I did actually think about those test cases before I read Gries’ description of his process:
“Perhaps there is a simple property of the beans in the can that remains true as the beans are removed and that, together with the fact that only one bean remains, can give the answer. Since the property will always be true, we will call it an invariant. Well, suppose upon termination there is one black bean and no white beans. What property is true upon termination, which could generalize, perhaps, to be our invariant? One is an odd number, so perhaps the oddness of the number of black beans remains true. No, this is not the case, in fact the number of black beans changes from even to odd or odd to even with each move.”
There’s more to it, but this is enough to make me wonder if this is really different from writing a test case. Actually it is: he’s reasoning about the problem, and by extension the code he’d write. But he is still testing his hypotheses, it’s just in his head rather than in code. And there I would suggest that TDD, as opposed to using randomly selected test cases, allows us to do that same kind of reasoning with working code and extremely rapid feedback. (To be fair, I believe this is what Ron was saying, too. I just want to highlight the similarity to what Gries was saying, while Ron seems to be suggesting more of a difference.)
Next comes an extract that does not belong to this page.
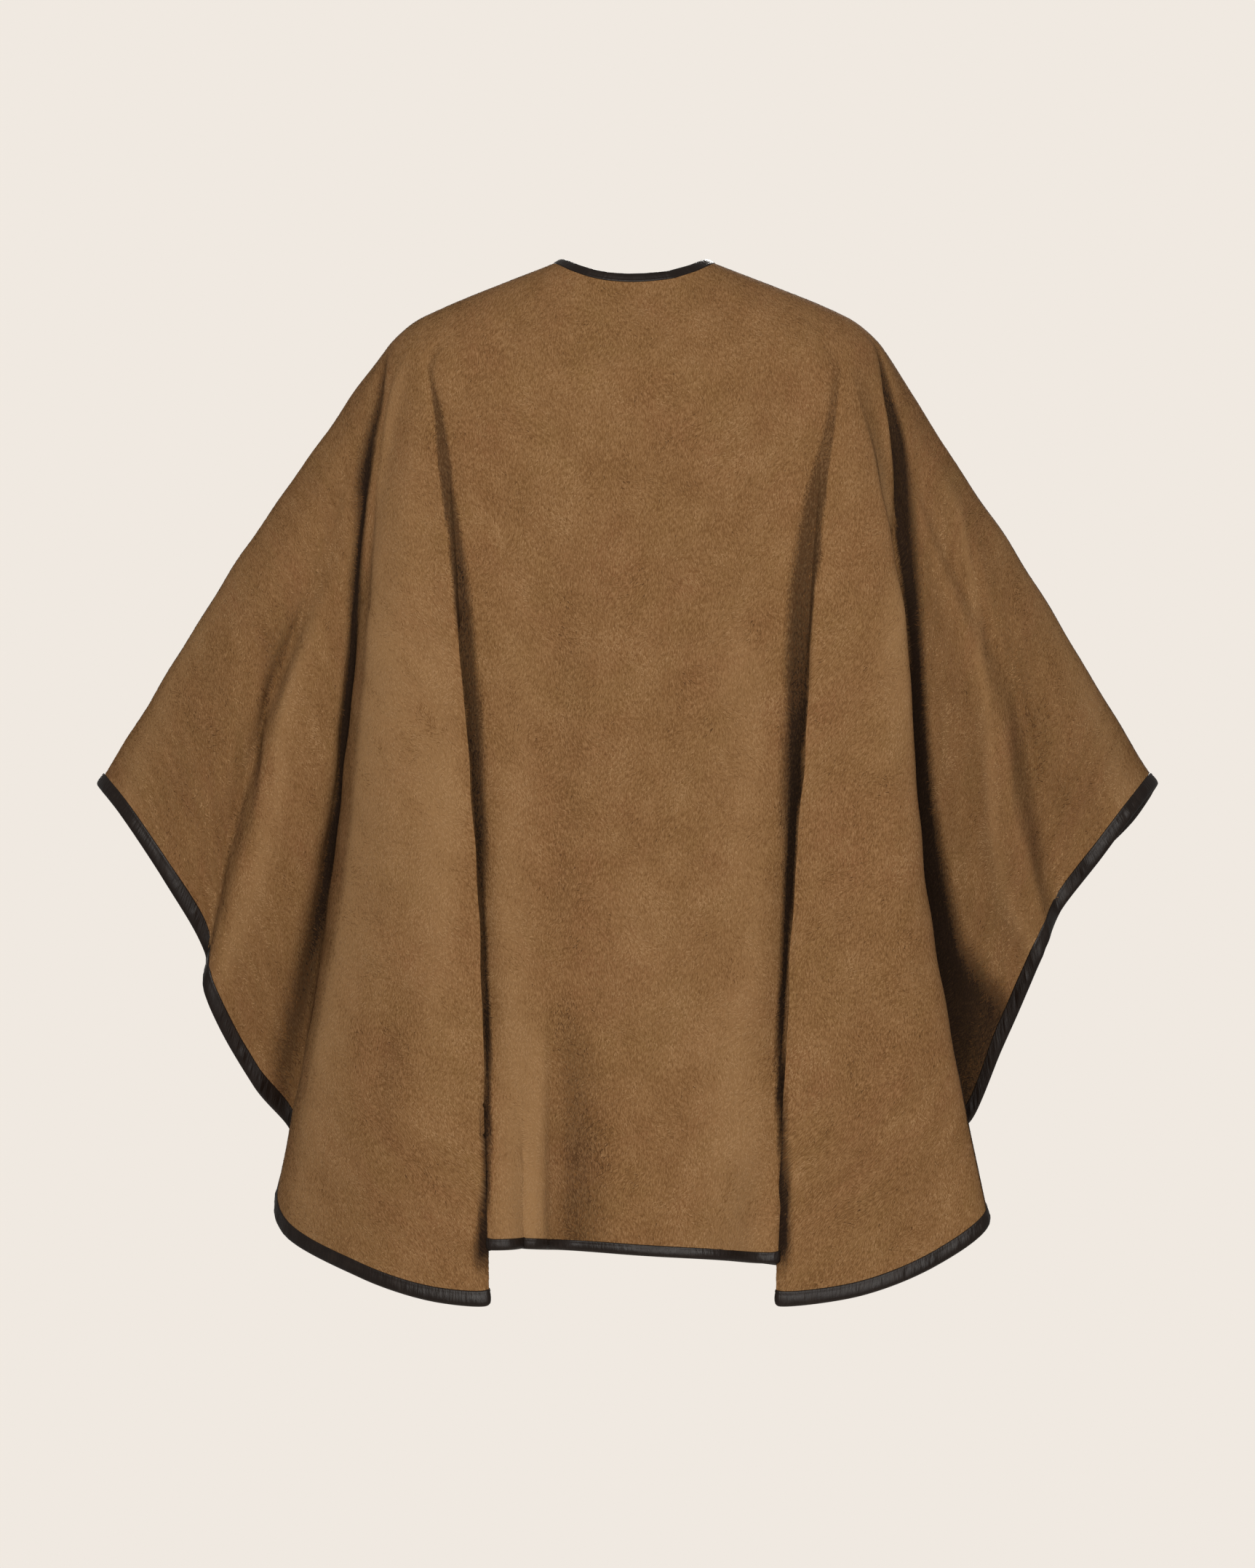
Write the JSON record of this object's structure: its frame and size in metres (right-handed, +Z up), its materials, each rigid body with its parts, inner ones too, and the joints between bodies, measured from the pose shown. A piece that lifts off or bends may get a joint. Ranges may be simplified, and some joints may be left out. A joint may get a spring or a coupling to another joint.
{
  "type": "wool cape",
  "caption": "Open-front wool cape with leather-bound neck, hem and front edges, draped from the shoulders with deep folds and arm wings.",
  "frame": {"origin": "midway between the two sides of the neck opening, at the height where the shoulders carry the cape", "axes": "+Z up, -Y out of the cape's back, +Y out of its open front, -X towards the wearer's left arm and +X towards the right arm"},
  "size_m": [1.0139, 0.4056, 0.975],
  "materials": {
    "wool": "brushed short nap, matt",
    "leather": "smooth, half glossy"
  },
  "bodies": {
    "root": {"back_panel": "wool", "front_panel_left": "wool", "front_panel_right": "wool", "neck_binding": "leather", "hem_binding_back": "leather", "hem_binding_left": "leather", "hem_binding_right": "leather", "front_binding_left": "leather", "front_binding_right": "leather"}
  },
  "joints": []
}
What might get lost in TDD, at least when it’s not practiced well, is that idea of reasoning about the code. There’s an art to picking that next simplest test to write, and I suspect that that’s where much of the reasoning really happens. If we write too much code in response to a single test, we’re losing some of the reasoning. If we write our tests after the code, we’ve probably lost it entirely. And that’s something I do believe is lacking in many programmers today, evidenced, as Gries suggests, by the amount of time spent fumbling around in debuggers and randomly adding code “to see what will happen.” But that’s for another time.